▶ **Job**
Extract every line starting at the line that contains "depsgraph = bpy.context.evaluated_depsgraph_get()" and ending with the final line of the data, inclusive; give only those lines, word for word.

▶ **Information provided**
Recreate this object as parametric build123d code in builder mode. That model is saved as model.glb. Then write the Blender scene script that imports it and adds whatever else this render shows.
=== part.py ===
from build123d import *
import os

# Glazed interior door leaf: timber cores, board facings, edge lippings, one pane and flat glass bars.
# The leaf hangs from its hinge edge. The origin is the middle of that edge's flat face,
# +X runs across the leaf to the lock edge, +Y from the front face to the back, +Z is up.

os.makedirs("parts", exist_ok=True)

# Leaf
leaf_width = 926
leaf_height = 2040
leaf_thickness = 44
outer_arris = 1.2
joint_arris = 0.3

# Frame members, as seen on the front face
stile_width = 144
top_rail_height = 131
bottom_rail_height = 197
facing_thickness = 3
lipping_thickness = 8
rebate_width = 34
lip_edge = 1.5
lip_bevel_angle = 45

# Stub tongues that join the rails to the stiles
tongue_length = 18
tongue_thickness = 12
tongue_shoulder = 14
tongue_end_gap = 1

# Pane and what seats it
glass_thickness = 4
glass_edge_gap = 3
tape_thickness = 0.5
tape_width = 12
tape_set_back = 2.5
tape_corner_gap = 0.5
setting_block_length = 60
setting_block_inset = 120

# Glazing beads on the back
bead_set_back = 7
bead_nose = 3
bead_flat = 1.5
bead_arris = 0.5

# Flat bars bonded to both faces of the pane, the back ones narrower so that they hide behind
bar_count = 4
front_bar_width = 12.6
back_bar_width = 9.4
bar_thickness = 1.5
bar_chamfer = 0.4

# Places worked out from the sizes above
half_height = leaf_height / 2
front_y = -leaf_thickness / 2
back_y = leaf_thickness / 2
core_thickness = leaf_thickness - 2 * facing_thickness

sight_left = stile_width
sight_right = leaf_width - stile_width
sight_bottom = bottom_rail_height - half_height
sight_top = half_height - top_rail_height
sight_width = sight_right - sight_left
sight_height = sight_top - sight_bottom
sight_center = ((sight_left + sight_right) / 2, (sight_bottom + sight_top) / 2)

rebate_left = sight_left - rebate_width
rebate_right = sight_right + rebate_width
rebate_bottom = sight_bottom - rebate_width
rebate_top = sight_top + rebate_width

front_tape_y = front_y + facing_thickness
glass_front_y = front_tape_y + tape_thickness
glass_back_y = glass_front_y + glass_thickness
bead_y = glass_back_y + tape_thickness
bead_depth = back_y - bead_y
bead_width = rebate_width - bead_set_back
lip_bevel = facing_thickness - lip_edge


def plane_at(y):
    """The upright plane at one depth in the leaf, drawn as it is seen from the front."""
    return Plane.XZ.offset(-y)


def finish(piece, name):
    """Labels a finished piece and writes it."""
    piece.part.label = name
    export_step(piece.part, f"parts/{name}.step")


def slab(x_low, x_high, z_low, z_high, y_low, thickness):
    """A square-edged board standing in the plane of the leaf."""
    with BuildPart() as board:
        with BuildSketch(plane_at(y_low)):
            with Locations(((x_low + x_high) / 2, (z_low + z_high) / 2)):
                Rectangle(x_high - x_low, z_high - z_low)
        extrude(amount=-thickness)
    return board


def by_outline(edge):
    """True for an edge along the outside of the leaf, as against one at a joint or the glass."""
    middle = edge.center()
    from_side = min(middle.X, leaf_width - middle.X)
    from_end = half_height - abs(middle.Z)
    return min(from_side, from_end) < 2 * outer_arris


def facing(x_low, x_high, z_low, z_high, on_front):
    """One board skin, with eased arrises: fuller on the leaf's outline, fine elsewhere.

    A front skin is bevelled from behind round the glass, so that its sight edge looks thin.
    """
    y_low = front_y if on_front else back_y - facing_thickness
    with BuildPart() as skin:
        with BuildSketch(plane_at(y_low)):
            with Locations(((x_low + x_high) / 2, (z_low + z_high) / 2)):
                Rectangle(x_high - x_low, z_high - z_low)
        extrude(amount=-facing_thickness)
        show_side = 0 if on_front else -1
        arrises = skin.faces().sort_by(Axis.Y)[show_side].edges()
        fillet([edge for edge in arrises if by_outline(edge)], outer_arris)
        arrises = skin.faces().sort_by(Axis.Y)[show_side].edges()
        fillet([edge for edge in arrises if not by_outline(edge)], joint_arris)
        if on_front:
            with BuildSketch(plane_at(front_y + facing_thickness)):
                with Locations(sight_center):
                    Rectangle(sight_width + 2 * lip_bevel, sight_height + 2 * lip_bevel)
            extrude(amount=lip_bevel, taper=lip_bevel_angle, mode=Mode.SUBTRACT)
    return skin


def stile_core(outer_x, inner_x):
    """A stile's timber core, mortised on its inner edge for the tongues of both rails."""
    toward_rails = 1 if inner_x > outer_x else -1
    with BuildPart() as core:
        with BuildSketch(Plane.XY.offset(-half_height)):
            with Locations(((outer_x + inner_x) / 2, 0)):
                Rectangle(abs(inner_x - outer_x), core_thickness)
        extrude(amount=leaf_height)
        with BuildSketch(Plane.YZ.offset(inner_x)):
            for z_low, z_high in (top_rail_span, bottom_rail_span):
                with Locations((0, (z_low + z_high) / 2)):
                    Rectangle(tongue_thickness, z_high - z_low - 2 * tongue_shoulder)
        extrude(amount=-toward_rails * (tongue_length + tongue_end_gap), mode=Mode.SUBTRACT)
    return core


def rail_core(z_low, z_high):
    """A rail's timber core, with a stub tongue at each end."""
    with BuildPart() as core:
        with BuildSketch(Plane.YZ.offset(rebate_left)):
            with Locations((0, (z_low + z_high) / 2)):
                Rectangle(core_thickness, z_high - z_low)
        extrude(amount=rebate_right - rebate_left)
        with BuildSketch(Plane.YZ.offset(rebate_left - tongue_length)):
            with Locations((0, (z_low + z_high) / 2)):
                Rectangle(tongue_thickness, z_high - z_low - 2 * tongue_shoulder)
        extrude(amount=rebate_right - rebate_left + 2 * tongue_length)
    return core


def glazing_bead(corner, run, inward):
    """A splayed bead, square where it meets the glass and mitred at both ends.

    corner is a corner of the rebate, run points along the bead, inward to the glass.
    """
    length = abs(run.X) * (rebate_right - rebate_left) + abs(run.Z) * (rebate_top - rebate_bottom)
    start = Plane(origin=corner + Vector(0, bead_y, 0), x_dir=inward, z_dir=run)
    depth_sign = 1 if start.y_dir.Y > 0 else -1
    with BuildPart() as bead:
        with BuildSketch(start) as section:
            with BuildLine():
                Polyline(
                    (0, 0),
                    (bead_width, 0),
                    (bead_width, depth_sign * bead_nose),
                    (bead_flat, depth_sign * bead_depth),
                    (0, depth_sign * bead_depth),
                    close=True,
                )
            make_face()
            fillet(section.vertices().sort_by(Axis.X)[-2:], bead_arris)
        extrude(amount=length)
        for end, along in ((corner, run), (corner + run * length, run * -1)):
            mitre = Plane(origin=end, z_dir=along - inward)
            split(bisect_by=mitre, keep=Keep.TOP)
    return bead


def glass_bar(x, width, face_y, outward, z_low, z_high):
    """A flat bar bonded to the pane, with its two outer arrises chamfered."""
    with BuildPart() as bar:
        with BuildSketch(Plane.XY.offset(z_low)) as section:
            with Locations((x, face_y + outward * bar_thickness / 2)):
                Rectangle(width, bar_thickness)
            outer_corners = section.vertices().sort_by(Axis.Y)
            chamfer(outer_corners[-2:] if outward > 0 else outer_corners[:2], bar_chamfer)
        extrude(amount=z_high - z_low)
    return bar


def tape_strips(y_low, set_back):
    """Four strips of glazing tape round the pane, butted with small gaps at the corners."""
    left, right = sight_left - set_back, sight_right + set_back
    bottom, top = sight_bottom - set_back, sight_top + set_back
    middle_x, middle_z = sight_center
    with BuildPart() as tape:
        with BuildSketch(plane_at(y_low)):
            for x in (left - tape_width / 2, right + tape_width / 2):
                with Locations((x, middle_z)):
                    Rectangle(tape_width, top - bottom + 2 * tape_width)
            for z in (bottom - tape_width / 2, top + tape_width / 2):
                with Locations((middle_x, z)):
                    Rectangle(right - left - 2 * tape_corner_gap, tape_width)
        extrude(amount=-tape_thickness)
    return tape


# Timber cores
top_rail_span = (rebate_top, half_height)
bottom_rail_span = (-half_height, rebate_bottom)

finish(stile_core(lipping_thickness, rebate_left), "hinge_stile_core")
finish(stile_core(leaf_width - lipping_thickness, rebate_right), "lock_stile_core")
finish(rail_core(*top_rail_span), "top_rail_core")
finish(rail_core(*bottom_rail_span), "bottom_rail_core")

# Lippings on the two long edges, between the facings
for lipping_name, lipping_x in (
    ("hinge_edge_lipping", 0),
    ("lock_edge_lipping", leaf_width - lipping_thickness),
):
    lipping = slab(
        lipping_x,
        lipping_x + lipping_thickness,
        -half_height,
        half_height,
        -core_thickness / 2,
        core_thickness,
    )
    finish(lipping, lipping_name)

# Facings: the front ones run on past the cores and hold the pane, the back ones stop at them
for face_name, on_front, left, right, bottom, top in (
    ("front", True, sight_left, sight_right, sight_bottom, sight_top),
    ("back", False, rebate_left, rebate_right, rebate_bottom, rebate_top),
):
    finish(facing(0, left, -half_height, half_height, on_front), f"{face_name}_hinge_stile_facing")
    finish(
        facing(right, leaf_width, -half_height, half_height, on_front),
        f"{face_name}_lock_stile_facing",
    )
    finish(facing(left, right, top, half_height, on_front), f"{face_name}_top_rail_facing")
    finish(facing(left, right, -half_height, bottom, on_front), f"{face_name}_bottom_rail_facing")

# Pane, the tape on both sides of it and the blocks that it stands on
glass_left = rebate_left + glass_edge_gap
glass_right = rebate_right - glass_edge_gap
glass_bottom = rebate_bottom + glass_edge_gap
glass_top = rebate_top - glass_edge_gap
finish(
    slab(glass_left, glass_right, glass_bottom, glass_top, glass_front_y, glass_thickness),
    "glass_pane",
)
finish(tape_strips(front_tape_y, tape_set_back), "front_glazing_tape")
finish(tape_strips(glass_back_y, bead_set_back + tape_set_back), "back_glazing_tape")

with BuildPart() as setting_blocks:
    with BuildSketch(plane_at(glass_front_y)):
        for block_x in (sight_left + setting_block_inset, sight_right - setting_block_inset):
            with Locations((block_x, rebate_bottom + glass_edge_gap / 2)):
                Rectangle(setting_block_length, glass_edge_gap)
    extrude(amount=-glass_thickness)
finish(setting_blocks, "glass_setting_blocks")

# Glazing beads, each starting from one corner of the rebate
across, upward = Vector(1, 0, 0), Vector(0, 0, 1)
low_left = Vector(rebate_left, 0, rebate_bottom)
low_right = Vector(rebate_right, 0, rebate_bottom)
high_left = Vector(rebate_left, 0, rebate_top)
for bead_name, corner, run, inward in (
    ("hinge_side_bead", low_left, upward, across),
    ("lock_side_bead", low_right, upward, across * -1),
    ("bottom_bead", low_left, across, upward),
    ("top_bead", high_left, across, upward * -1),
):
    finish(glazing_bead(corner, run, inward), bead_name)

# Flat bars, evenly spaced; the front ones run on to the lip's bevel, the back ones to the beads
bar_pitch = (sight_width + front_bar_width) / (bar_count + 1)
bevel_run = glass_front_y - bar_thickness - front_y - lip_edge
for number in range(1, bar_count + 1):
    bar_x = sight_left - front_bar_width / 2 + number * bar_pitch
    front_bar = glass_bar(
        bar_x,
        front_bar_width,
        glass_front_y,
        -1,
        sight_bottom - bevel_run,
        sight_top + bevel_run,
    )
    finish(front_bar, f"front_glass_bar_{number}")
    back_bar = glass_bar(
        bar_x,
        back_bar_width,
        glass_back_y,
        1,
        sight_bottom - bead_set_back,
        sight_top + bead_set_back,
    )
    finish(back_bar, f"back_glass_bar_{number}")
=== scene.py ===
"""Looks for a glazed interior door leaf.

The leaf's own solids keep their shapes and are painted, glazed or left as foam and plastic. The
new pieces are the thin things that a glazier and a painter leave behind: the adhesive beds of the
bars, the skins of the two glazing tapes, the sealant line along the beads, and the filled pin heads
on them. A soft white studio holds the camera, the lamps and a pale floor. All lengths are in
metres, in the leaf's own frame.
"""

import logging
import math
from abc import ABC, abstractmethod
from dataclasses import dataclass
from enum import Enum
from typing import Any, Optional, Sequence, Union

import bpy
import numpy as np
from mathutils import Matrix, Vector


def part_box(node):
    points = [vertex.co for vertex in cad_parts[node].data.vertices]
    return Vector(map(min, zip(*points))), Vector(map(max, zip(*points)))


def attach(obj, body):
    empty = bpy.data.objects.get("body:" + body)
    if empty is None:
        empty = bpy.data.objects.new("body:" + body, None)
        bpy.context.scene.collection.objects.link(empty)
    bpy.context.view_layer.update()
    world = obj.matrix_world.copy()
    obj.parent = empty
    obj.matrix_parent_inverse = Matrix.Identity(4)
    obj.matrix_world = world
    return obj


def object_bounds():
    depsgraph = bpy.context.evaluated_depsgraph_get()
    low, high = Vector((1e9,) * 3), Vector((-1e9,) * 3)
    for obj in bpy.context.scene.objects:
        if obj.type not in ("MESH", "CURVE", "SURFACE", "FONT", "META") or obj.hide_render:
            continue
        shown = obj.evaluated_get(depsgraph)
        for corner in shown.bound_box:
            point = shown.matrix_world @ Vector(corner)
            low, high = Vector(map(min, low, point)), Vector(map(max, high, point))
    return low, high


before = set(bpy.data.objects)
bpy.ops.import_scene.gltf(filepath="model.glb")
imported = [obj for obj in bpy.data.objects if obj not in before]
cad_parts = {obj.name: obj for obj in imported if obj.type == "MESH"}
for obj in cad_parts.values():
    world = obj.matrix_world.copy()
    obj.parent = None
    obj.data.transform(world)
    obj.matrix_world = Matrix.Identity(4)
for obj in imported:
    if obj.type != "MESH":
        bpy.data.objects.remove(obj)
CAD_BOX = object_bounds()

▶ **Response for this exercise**
    depsgraph = bpy.context.evaluated_depsgraph_get()
    low, high = Vector((1e9,) * 3), Vector((-1e9,) * 3)
    for obj in bpy.context.scene.objects:
        if obj.type not in ("MESH", "CURVE", "SURFACE", "FONT", "META") or obj.hide_render:
            continue
        shown = obj.evaluated_get(depsgraph)
        for corner in shown.bound_box:
            point = shown.matrix_world @ Vector(corner)
            low, high = Vector(map(min, low, point)), Vector(map(max, high, point))
    return low, high


before = set(bpy.data.objects)
bpy.ops.import_scene.gltf(filepath="model.glb")
imported = [obj for obj in bpy.data.objects if obj not in before]
cad_parts = {obj.name: obj for obj in imported if obj.type == "MESH"}
for obj in cad_parts.values():
    world = obj.matrix_world.copy()
    obj.parent = None
    obj.data.transform(world)
    obj.matrix_world = Matrix.Identity(4)
for obj in imported:
    if obj.type != "MESH":
        bpy.data.objects.remove(obj)
CAD_BOX = object_bounds()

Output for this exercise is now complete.